• [GIVEN PROBLEM]:
Copy out all of the material exactly as presented.

• [GIVEN DATA]:
- - - - -
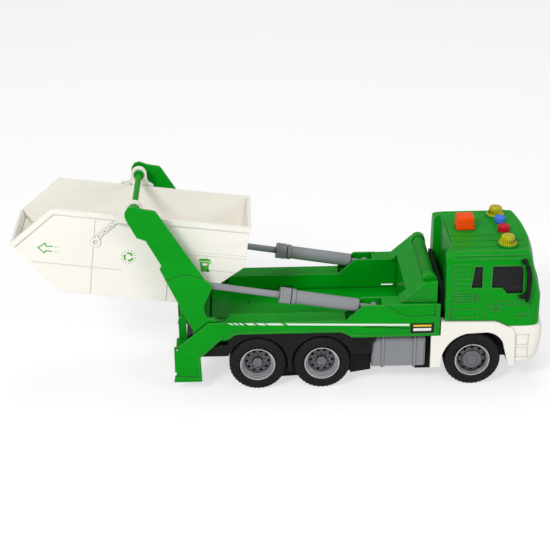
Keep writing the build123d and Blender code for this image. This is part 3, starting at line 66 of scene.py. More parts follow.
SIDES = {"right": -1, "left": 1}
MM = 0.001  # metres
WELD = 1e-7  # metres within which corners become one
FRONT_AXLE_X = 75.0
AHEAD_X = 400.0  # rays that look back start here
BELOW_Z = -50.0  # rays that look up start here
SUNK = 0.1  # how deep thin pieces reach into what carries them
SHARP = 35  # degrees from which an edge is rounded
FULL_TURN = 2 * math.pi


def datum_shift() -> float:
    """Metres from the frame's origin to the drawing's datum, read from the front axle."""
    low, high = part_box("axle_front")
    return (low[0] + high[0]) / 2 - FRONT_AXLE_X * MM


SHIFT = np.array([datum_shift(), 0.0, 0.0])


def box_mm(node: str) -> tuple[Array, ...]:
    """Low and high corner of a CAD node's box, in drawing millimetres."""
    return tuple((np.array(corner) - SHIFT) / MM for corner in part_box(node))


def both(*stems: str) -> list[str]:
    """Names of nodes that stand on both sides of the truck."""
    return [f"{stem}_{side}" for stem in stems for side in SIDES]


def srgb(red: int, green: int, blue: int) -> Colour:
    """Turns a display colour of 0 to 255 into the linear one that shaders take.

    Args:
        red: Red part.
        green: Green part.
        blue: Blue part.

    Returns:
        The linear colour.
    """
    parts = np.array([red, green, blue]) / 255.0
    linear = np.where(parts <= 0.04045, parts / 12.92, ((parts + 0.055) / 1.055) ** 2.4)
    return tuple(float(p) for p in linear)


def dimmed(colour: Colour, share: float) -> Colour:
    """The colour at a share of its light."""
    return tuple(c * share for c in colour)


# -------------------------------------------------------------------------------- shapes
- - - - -
• [THE RESULT]:
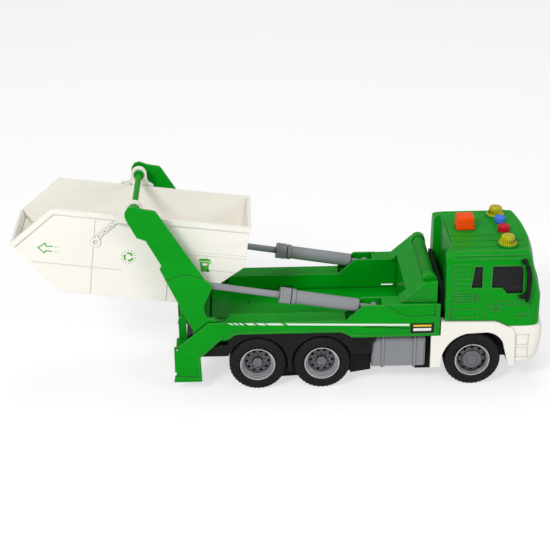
Keep writing the build123d and Blender code for this image. This is part 3, starting at line 66 of scene.py. More parts follow.
SIDES = {"right": -1, "left": 1}
MM = 0.001  # metres
WELD = 1e-7  # metres within which corners become one
FRONT_AXLE_X = 75.0
AHEAD_X = 400.0  # rays that look back start here
BELOW_Z = -50.0  # rays that look up start here
SUNK = 0.1  # how deep thin pieces reach into what carries them
SHARP = 35  # degrees from which an edge is rounded
FULL_TURN = 2 * math.pi


def datum_shift() -> float:
    """Metres from the frame's origin to the drawing's datum, read from the front axle."""
    low, high = part_box("axle_front")
    return (low[0] + high[0]) / 2 - FRONT_AXLE_X * MM


SHIFT = np.array([datum_shift(), 0.0, 0.0])


def box_mm(node: str) -> tuple[Array, ...]:
    """Low and high corner of a CAD node's box, in drawing millimetres."""
    return tuple((np.array(corner) - SHIFT) / MM for corner in part_box(node))


def both(*stems: str) -> list[str]:
    """Names of nodes that stand on both sides of the truck."""
    return [f"{stem}_{side}" for stem in stems for side in SIDES]


def srgb(red: int, green: int, blue: int) -> Colour:
    """Turns a display colour of 0 to 255 into the linear one that shaders take.

    Args:
        red: Red part.
        green: Green part.
        blue: Blue part.

    Returns:
        The linear colour.
    """
    parts = np.array([red, green, blue]) / 255.0
    linear = np.where(parts <= 0.04045, parts / 12.92, ((parts + 0.055) / 1.055) ** 2.4)
    return tuple(float(p) for p in linear)


def dimmed(colour: Colour, share: float) -> Colour:
    """The colour at a share of its light."""
    return tuple(c * share for c in colour)


# -------------------------------------------------------------------------------- shapes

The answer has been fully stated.